WHAT IS NEEDED — Each line from the start of the data below through the one containing "rows of gaps." must be reproduced exactly.

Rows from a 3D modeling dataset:
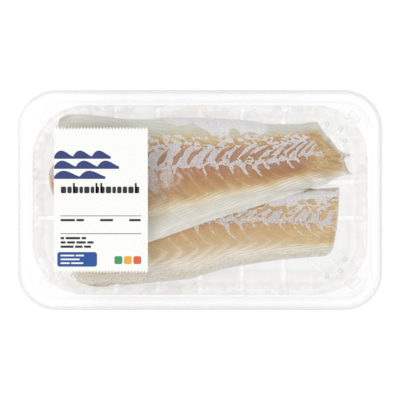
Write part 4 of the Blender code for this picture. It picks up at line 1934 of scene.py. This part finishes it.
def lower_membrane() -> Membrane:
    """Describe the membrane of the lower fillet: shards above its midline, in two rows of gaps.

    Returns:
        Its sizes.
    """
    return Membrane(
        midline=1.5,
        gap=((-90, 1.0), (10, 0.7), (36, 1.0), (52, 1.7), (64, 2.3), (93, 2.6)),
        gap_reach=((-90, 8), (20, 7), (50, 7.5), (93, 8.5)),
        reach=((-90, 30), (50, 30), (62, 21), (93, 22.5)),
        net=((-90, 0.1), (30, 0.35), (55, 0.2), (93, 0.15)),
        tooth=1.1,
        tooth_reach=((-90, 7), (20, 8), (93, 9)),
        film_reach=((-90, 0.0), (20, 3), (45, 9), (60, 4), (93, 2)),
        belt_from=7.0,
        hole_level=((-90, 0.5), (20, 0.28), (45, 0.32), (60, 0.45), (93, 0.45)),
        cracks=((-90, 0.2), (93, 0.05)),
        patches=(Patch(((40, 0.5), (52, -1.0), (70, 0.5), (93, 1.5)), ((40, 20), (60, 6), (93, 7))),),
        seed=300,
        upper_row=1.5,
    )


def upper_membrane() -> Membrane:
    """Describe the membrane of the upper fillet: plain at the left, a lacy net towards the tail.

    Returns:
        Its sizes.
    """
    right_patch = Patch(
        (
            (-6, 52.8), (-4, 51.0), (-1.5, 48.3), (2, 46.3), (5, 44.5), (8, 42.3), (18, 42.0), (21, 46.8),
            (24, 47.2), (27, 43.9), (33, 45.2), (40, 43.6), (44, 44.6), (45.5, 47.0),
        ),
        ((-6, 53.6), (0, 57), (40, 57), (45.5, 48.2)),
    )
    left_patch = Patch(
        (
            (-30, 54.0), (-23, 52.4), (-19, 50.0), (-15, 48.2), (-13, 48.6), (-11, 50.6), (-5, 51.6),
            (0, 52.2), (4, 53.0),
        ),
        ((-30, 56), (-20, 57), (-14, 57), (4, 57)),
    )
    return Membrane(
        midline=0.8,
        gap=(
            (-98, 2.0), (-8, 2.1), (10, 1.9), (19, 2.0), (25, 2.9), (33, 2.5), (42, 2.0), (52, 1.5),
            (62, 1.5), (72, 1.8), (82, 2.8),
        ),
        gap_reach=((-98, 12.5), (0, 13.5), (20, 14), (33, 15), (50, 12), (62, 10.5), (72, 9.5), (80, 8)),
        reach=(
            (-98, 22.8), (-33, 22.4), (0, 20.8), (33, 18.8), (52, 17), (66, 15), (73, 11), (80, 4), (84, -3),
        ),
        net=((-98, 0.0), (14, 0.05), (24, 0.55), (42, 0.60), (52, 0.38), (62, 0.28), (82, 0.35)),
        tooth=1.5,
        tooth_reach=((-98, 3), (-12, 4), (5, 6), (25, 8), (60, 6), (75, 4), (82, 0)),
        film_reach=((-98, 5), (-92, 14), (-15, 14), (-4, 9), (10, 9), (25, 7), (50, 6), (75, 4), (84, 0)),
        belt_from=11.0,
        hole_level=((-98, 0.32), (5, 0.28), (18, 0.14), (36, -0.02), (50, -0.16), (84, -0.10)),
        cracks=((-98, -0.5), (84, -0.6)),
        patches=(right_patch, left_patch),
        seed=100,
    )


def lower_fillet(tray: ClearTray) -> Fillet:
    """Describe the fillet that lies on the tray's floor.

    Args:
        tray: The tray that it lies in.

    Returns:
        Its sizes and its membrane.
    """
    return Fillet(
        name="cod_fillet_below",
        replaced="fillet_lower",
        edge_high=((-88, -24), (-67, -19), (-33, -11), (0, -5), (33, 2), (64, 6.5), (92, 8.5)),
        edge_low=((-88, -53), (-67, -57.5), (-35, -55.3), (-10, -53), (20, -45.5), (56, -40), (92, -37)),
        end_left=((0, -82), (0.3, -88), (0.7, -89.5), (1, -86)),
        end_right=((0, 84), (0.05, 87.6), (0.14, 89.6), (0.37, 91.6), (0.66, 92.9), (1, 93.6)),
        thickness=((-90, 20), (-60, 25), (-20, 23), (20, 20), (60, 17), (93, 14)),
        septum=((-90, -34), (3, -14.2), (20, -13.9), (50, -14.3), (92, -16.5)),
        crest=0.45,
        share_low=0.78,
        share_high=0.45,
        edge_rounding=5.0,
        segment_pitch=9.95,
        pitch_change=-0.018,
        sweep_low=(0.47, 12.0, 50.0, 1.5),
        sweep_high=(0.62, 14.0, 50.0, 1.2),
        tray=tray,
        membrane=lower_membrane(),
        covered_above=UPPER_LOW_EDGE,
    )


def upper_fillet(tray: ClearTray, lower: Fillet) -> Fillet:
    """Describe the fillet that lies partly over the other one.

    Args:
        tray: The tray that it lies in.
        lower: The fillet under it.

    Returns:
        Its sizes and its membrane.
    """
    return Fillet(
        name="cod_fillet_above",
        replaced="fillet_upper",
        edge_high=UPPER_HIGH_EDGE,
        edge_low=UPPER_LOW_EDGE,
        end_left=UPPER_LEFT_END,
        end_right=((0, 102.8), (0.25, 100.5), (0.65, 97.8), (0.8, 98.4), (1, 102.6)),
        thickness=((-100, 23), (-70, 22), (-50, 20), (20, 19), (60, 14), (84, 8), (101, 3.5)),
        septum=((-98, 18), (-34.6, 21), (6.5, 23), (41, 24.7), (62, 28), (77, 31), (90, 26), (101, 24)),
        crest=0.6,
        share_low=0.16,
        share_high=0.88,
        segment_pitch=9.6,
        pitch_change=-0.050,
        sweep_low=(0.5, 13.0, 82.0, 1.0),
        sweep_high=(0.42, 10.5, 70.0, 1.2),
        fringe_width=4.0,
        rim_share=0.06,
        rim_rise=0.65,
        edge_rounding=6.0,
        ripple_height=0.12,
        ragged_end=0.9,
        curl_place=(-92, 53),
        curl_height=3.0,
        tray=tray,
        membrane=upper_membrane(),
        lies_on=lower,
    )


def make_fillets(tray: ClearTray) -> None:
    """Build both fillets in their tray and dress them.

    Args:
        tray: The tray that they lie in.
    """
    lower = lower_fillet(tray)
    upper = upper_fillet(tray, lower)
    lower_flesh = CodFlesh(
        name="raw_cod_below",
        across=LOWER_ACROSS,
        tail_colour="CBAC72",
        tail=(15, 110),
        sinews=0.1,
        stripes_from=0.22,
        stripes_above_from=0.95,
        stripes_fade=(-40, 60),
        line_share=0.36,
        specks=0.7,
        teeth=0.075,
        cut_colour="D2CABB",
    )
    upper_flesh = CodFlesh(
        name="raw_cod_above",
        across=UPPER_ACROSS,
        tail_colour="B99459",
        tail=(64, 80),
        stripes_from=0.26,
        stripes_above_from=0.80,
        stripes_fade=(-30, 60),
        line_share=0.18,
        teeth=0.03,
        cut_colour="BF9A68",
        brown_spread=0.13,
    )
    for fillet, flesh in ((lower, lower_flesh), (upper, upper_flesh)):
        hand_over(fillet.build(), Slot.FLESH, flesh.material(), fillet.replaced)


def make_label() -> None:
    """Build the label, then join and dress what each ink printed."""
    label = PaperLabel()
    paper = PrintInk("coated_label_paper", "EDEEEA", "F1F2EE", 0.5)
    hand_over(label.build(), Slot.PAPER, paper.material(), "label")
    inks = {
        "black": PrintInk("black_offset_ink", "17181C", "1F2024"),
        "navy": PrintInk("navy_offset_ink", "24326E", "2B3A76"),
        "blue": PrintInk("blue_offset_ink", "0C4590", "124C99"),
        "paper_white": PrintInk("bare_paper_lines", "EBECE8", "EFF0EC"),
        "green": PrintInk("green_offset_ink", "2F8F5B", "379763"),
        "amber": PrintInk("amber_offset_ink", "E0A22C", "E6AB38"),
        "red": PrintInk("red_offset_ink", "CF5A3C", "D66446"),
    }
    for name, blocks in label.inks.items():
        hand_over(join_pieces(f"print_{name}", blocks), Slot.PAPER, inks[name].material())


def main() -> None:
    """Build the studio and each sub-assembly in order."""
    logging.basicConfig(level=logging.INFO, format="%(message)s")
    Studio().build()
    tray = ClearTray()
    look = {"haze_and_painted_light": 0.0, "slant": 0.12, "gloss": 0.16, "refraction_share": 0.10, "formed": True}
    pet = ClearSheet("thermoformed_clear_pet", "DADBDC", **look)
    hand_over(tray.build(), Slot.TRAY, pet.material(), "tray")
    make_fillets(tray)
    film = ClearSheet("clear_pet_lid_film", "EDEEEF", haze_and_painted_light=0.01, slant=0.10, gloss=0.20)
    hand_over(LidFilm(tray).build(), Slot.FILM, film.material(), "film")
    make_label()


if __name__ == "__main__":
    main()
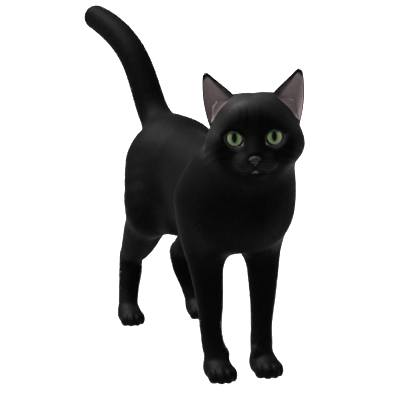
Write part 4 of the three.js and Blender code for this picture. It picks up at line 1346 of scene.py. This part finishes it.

SOLUTION FOR THIS PROBLEM —
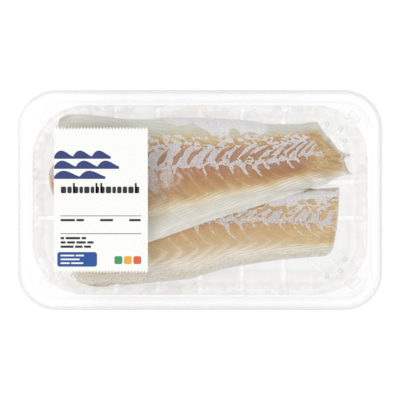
Write part 4 of the Blender code for this picture. It picks up at line 1934 of scene.py. This part finishes it.
def lower_membrane() -> Membrane:
    """Describe the membrane of the lower fillet: shards above its midline, in two rows of gaps.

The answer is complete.